Ankara-based Iran researcher Bayram Sinkaya from Yildirim Beyazit University disagrees with the notion that the Alevi institutions were formed to counter Iranian influence. Rather, he told Al-Monitor, “Gulen’s move to influence Alevis may be evaluated as [an effort] to expand his base rather than balance Iran’s efforts.”

Last but not least, benefiting from the prevalent anti-Iran sentiment in the United States and Israel, Gulen has prolonged his self-imposed exile in Pennsylvania by siding with — and perhaps trying to influence — Washington and Tel Aviv’s policy toward Tehran.

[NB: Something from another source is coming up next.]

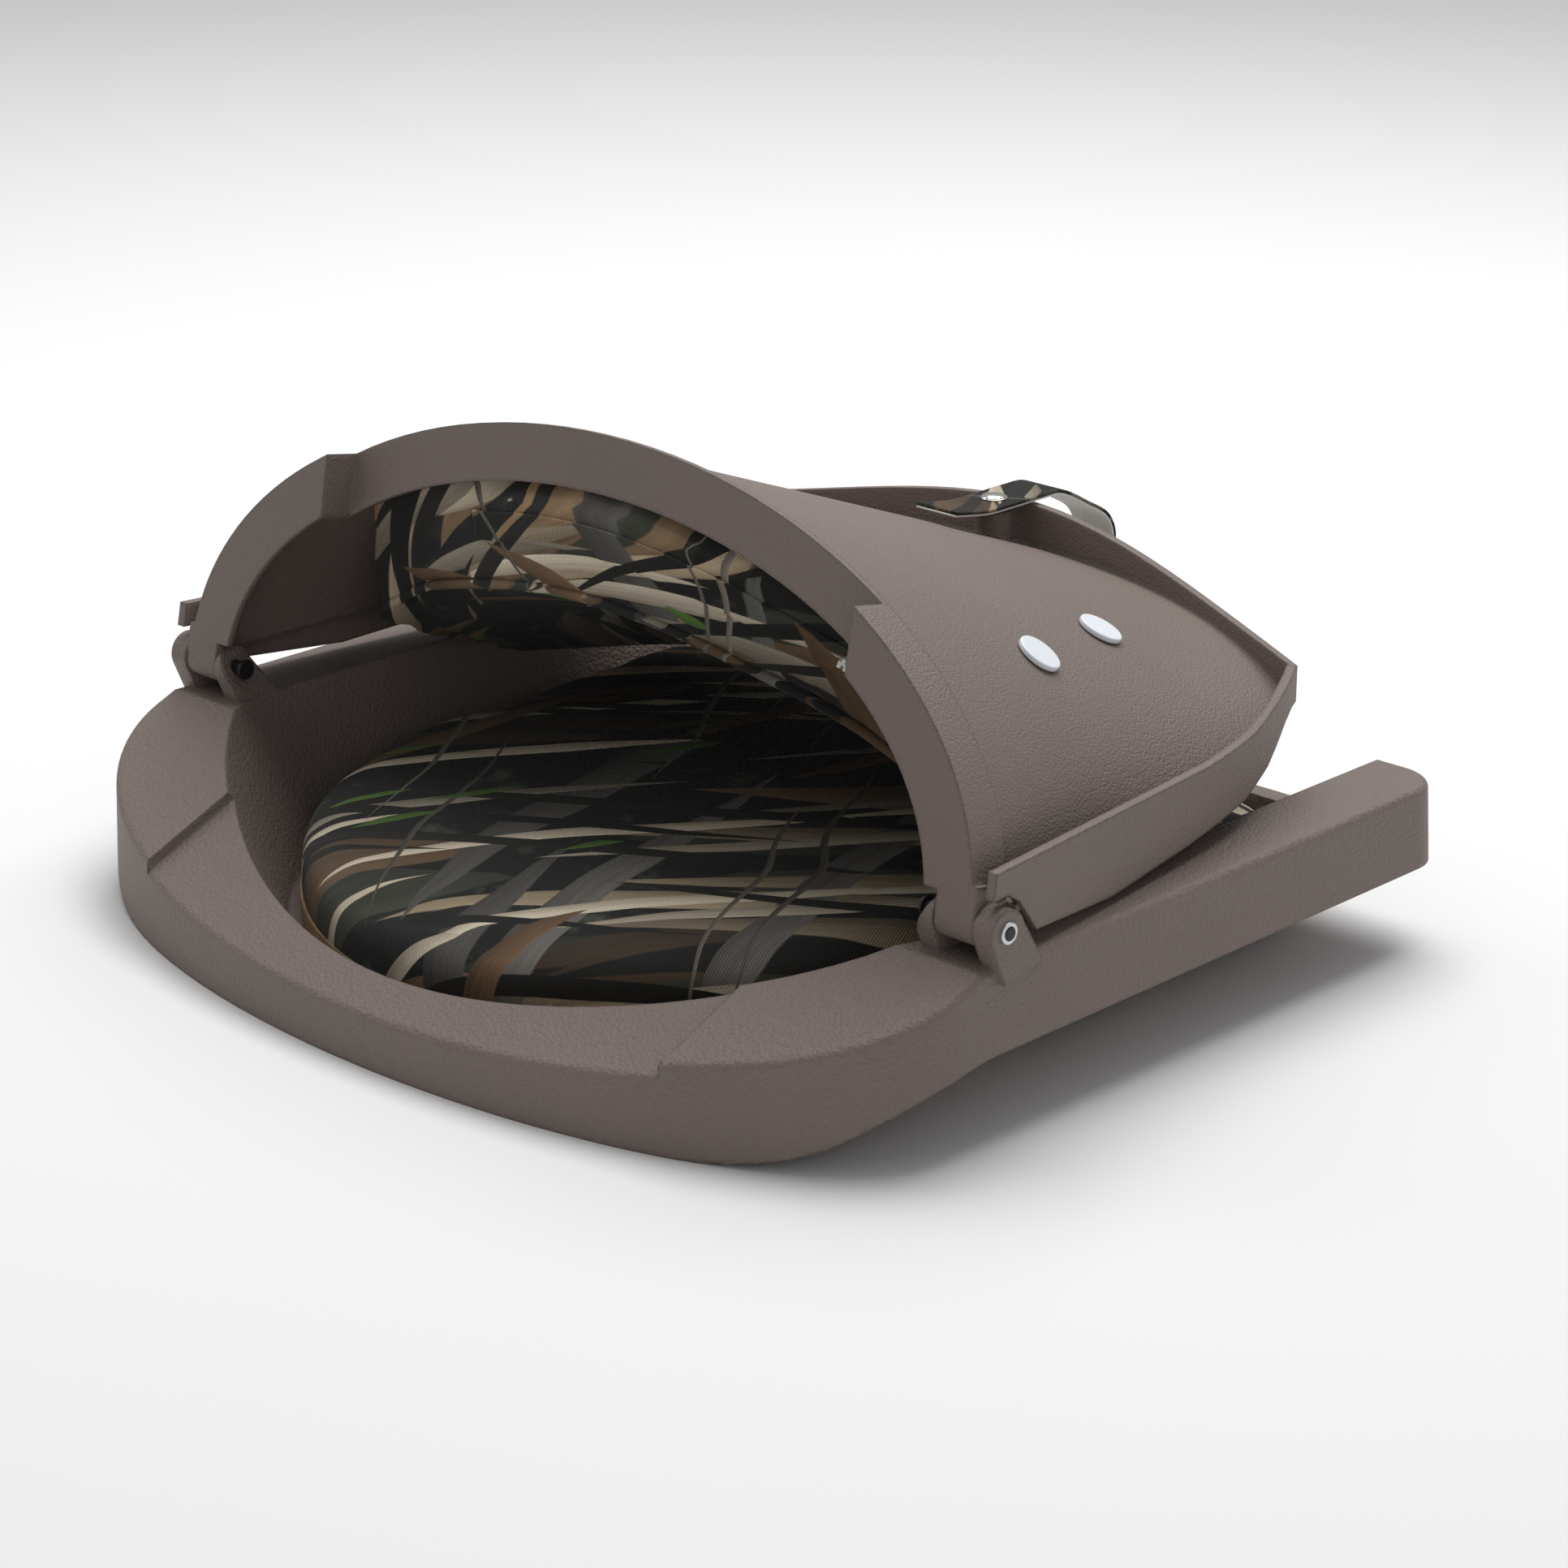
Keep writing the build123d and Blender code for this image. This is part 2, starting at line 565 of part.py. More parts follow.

Indeed, in addition to targeting Iran as a means to undermine Erdogan, Gulenists appear to capitalize on their anti-Iran posture to forge good ties with the United States.

Gulenists seemed to play a key role in the initial efforts to take down Iranian-Turkish businessman Reza Zarrab, who is now detained in the United States over alleged violations related to the bypassing of sanctions on Iran. In December 2013, Turkish police and prosecutors allegedly linked to the Gulen movement spearheaded graft allegations against Zarrab and three Turkish ministers. The effort revolved around an allegedly Zarrab-mediated arrangement to bypass US sanctions on Iran by organizing Turkish payment of Iranian natural gas imports via physical delivery of gold. This controversy was eventually quashed by Erdogan, but his ministers resigned. As Walter Posch, Austria-based Iran expert at the German Institute for International and Security Affairs, told Al-Monitor, Zarrab was a “victim of his greed — him being Iranian came in handy.”

Iranian journalist Abbas Aslani told Al-Monitor that Gulen is perceived as an “agent of the United States” in Iran, and that his network is not allowed to set up schools in the country. Khamenei recently pointed to “intense speculation … that the coup was carried out with Americans’ planning and assistance.”

Given the increasing tension between Turkey and the United States over Gulen and especially after its recent rapprochement with Russia, Turkey’s path forward is something Washington needs to consider. As such, Gulen’s fate may ultimately influence the future relations of Turkey, the United States and Iran.